The answers to those questions vary and are subjective. We can all offer guidelines and propose solutions that we believe would change things for the better. Hold your thoughts for a second. Let me first highlight our biggest problem as a people and offer this vitally important pre-requisite to your proposed solutions.

Let us think ‘Nigerian’

Our main problem is functioning as one people. We have divided ourselves along religious and ethnical lines. We can’t/don’t think as Nigerians. Unless we put all our differences aside, think of ourselves as one, then we should not expect any positive changes. What sort of future are we building when we have no tolerance for anything different from what we are used to? Imagine what impact the elimination of religious and ethnical sentiments would have on governance. I will let you digest that.

Undoubtedly, the government would have a significant role in helping us achieve unison. There is dire need for accountability, transparency and more effective governance. Most problems would have to be tackled at the grassroots. The fundamental reason why we were/are subjected to bad leadership is due to our obvious weakness and fragility in thinking and acting as one. If we really want the changes we feel we deserve, national cooperation is an absolute sine qua non.

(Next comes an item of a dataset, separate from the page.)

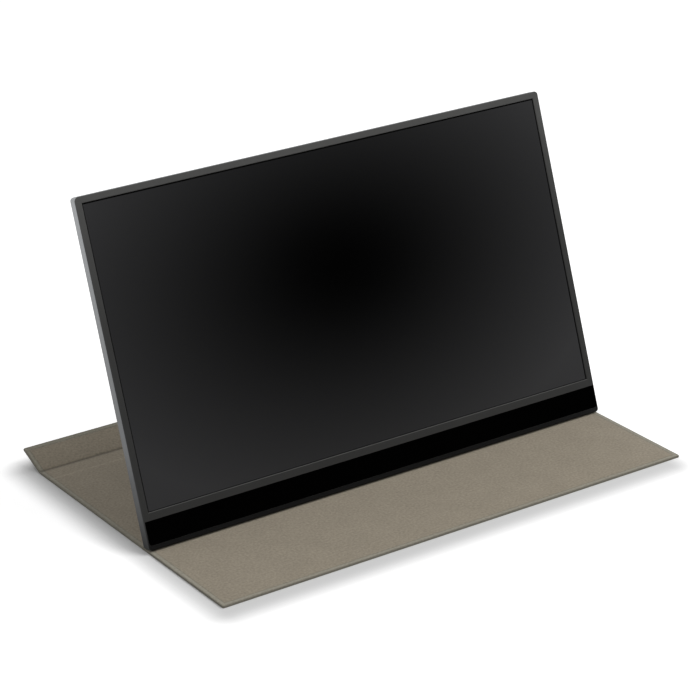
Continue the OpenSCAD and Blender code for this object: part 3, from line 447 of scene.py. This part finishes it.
@dataclass(frozen=True)
class WovenLining:
    """Woven microfibre, with an ironed hem that is a little greener.

    One attribute carries painted light: a painted highlight on the spine crease's ridge, and painted shade in
    the groove, in the flap's crease and along the rim. Each of these pairs is a value of the attribute and the
    factor there.
    """

    name: str
    colour: Triple
    hem: Triple
    thread: float = 0.5 * MM
    thread_depth: float = 0.05 * MM
    fuzz: float = 1.6 * MM
    fuzz_depth: float = 0.08 * MM
    fuzz_spread: float = 0.18
    cloud: float = 18 * MM
    cloud_spread: float = 0.04
    ridge_highlight: tuple[float, float] = (-0.3, 1.12)
    press_and_shade: tuple[float, float] = (1.0, 0.62)

    def build(self) -> bpy.types.Material:
        """Builds the material, which reads the piece's flat map and its two attributes."""
        graph = Coating(self.name)
        flat = graph.read(Reads.FLAT)
        wave = {"Vector": flat, "Scale": WAVE_SPAN / self.thread, "Distortion": 0.6, "Detail": 1.0}
        across, along = (graph.add("TexWave", wave, bands_direction=way).outputs["Fac"] for way in ("X", "Y"))
        fuzz = graph.noise(flat, self.fuzz, 5.0)
        hem, press_and_shade = (graph.add("Attribute", attribute_name=name).outputs["Fac"]
                        for name in ("hem", "press_and_shade"))
        # Painted shading: a painted highlight where the attribute is negative, painted shade where it's
        # positive
        (high_at, high), (low_at, low) = self.ridge_highlight, self.press_and_shade
        painted_shading = graph.remap(press_and_shade, high_at, low_at, high, low)
        varied = graph.calculate("MULTIPLY", graph.vary(fuzz, self.fuzz_spread),
                                 graph.vary(graph.noise(flat, self.cloud), self.cloud_spread))
        light = graph.add("HueSaturation", {"Color": graph.blend(hem, self.colour, self.hem),
                                            "Value": graph.calculate("MULTIPLY", varied, painted_shading)})
        graph.surface(Base_Color=light.outputs["Color"], Roughness=0.92, Specular_IOR_Level=0.15)
        graph.surface(Sheen_Weight=0.15, Sheen_Roughness=0.6)
        graph.bump(graph.calculate("MULTIPLY", across, along), self.thread_depth, 0.8)
        graph.bump(fuzz, self.fuzz_depth, 0.6)
        return graph.material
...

In summary, a pre-requisite for any proposed solution would be to change our mentality as a people, then change our system of governance and then expect positive results. For us to achieve this, we would need an overhaul and reform of our education systems, regulation of religious dogma and even supervision of parenting traits. It is certainly a lot of work but our perseverance will get us there, eventually.